De opstanding van Christus beschouwde hij niet als een historisch verifieerbaar feit.
Ook geloofde hij niet in de werkelijkheid van het eeuwig oordeel. De hel is in deze wereld en niet erna.
Bonhoeffer was een overtuigd universalist. De meest afgelegen, godloze plaats in de wereld is met God verzoend. In lijn hiermee geloofde hij niet dat de persoonlijke bekering het centrale thema van de Schrift is. In een preek in 1935 zei hij: ‘Wij moeten af van de gedachte dat het in het Evangelie gaat over de zaligheid van onze ziel’.
Bonhoeffer wordt breed bewonderd. Linkse christenen kunnen zich goed vinden in zijn sociaal-politieke betrokkenheid. Meer behoudende christenen bewonderen zijn radicale levenswijze van navolging.
Uit bovenstaand overzicht blijkt dat Bonhoeffer voor ons beslist geen betrouwbare gids kan zijn.
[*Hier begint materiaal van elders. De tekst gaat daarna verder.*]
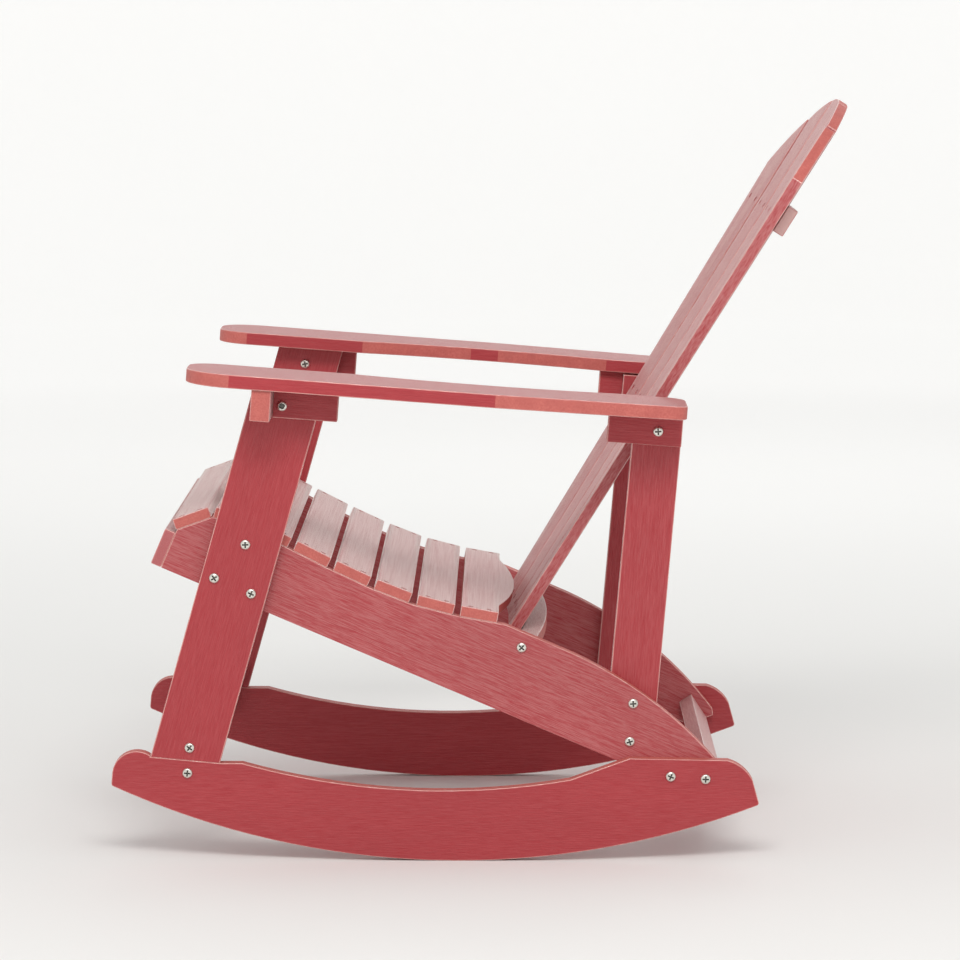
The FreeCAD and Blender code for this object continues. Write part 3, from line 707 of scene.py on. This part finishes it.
def studio_floor():
    """Round floor that curves up into a wall far from the chair."""
    profile = [(FLOOR_HUB, 0.0), (FLOOR_RADIUS, 0.0)]
    for i in range(1, COVE_STEPS + 1):
        angle = math.pi / 2 * i / COVE_STEPS
        profile.append((FLOOR_RADIUS + COVE_RADIUS * math.sin(angle),
                        COVE_RADIUS * (1 - math.cos(angle))))
    profile.append((FLOOR_RADIUS + COVE_RADIUS, WALL_TOP))
    body = bmesh.new()
    spokes = [2 * math.pi * i / FLOOR_SIDES for i in range(FLOOR_SIDES)]
    rings = [[body.verts.new((radius * math.cos(spoke), radius * math.sin(spoke), height))
              for spoke in spokes] for radius, height in profile]
    for inner, outer in zip(rings, rings[1:]):
        bridge(body, inner, outer)
    body.faces.new(rings[0])
    bmesh.ops.recalc_face_normals(body, faces=body.faces[:])
    floor = add_mesh("studio_floor", body)
    for face in floor.data.polygons:
        face.use_smooth = True
    floor.data.materials.append(studio_material())


def add_light(name, place, size, power, tint):
    """Soft rectangular light that looks at the chair."""
    lamp = bpy.data.lights.new(name, "AREA")
    lamp.shape = "RECTANGLE"
    lamp.size, lamp.size_y = size
    lamp.energy = power
    lamp.color = tint
    light = add_object(name, lamp)
    light.location = place
    way = Vector(LIGHT_AIM) - Vector(place)
    light.rotation_euler = way.to_track_quat("-Z", "Y").to_euler()


def add_sky():
    """Even light from all around."""
    world = bpy.data.worlds.new("studio")
    bpy.context.scene.world = world
    world.use_nodes = True
    background = world.node_tree.nodes["Background"]
    background.inputs["Color"].default_value = (*SKY_TINT, 1.0)
    background.inputs["Strength"].default_value = SKY_STRENGTH


def add_camera():
    data = bpy.data.cameras.new("camera")
    data.lens = CAMERA_LENS
    data.sensor_width = CAMERA_SENSOR
    camera = add_object("camera", data)
    camera.location = CAMERA_PLACE
    camera.rotation_euler = Vector(CAMERA_AIM).to_track_quat("-Z", "Y").to_euler()
    bpy.context.scene.camera = camera


bpy.context.scene.view_settings.view_transform = "Standard"
add_camera()
add_sky()
studio_floor()
for name, (place, size, power, tint) in LIGHTS.items():
    add_light(name, place, size, power, tint)

# The second steel is dark, as painted shade in the screws' recesses.
screw_materials = (steel_material("screw_steel", STEEL_LIGHT, STEEL_DARK),
                   steel_material("painted_shade_recess_steel", PAINTED_SHADE_RECESS_LIGHT, PAINTED_SHADE_RECESS_DARK))
for name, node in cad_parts.items():
    board = find_board(name)
    if board:
        dress_board(node, board)
for name in ("leg_to_rail_screws", "foot_screws", "rocker_to_rail_screws", "lower_back_rail_screws",
             "rear_leg_screws", "rear_cleat_screws"):
    side_screws(name)
side_screws("front_cleat_bolts", recess=BOLT_RECESS)
side_screws("front_cleat_nuts", inward=True)
seat_screws()
back_screws()
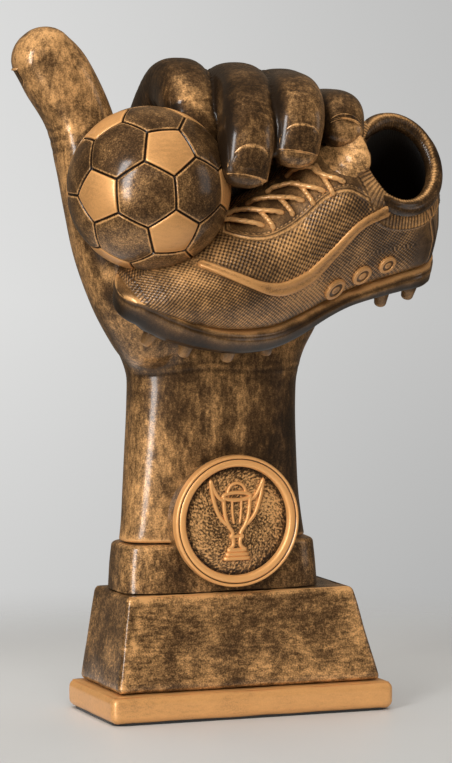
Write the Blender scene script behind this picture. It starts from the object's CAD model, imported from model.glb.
"""Figure trophy: a raised hand grips a football boot and carries a ball over a plinth.

Each operator here makes one piece or a group of like pieces round the trophy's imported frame.
Metres, +Z up, the front faces -Y. The boot's and the hand's sizes are the frame's own, in the
same order.
"""

import contextlib
import math

import bmesh
import bpy
import numpy as np
from mathutils import Euler, Matrix, Vector, kdtree, noise


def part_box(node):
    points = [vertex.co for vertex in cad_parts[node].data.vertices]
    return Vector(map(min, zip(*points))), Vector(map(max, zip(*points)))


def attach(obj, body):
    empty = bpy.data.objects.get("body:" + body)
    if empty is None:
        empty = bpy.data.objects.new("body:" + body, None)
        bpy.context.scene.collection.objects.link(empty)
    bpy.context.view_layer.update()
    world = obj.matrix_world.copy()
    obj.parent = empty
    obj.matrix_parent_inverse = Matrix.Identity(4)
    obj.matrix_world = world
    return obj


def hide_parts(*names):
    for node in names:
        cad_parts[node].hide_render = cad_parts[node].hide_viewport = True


bl_info = {
    "name": "Figure Trophy",
    "version": (1, 0, 0),
    "blender": (4, 5, 0),
    "location": "View3D > Sidebar > Trophy",
    "description": "Models the finished pieces of a football figure trophy",
    "category": "Object",
}

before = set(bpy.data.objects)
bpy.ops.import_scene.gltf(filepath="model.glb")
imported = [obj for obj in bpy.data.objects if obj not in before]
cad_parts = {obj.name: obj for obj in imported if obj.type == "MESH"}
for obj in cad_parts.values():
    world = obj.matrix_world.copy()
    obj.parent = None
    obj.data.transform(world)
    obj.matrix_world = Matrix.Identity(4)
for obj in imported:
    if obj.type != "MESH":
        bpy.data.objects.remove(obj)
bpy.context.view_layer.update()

# ---- places that follow from the frame

GAP = 0.0003
WELD = 1e-6
ROD_LOW, ROD_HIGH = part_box("clamp_rod")
ARM_X = (ROD_LOW[0] + ROD_HIGH[0]) / 2
ARM_LOW, ARM_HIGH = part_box("forearm")
WRIST = Vector((ARM_X + 0.0004, 0.0010, ARM_HIGH[2]))
BALL_LOW, BALL_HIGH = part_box("ball")
BALL_CENTRE = Vector([(low + high) / 2 for low, high in zip(BALL_LOW, BALL_HIGH)])
BALL_RADIUS = (BALL_HIGH[2] - BALL_LOW[2]) / 2
BALL_TURN = Euler((math.radians(1.7), math.radians(-35.4), math.radians(-1.7)))
SEAM_EDGE = 0.00022
BEZEL_LOW, BEZEL_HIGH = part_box("medallion_bezel")
MEDAL_RADIUS = (BEZEL_HIGH[2] - BEZEL_LOW[2]) / 2
MEDAL_CENTRE = Vector((
    (BEZEL_LOW[0] + BEZEL_HIGH[0]) / 2, BEZEL_HIGH[1], (BEZEL_LOW[2] + BEZEL_HIGH[2]) / 2))
BLOCK_TAPER = (0.0100, 0.0044)
TOP_SHIFT = 0.0018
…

Ergens schrijft hij dat het lezen van de Bijbel is als het lopen op een ijsschots. Ik zou het beeld willen omdraaien. Het lezen van Bonhoeffers geschriften is als het lopen op een afgebroken ijsschots. De Schrift daarentegen is ‘het profetische Woord, dat zeer vast is, en gij doet wel, dat gij daarop acht hebt' (2 Petr. 1:19).
Het is heel opmerkelijk om te zien hoeveel waardering de dwaalleer van Dietrich Bonhoeffer ondervindt in vele christelijke en zelfs zich gereformeerd noemende kringen. Natuurlijk verdient hij ook ons grootste respect voor zijn niet aflatende strijd tegen het nazisme. In dat opzicht was hij een voorbeeld voor velen! Maar tegelijk moeten we goed inzien dat hij dwaalleer verkondigde; voor zijn gevaarlijke en steeds toenemende invloed op de hedendaagse christenheid moeten we vuurbang zijn.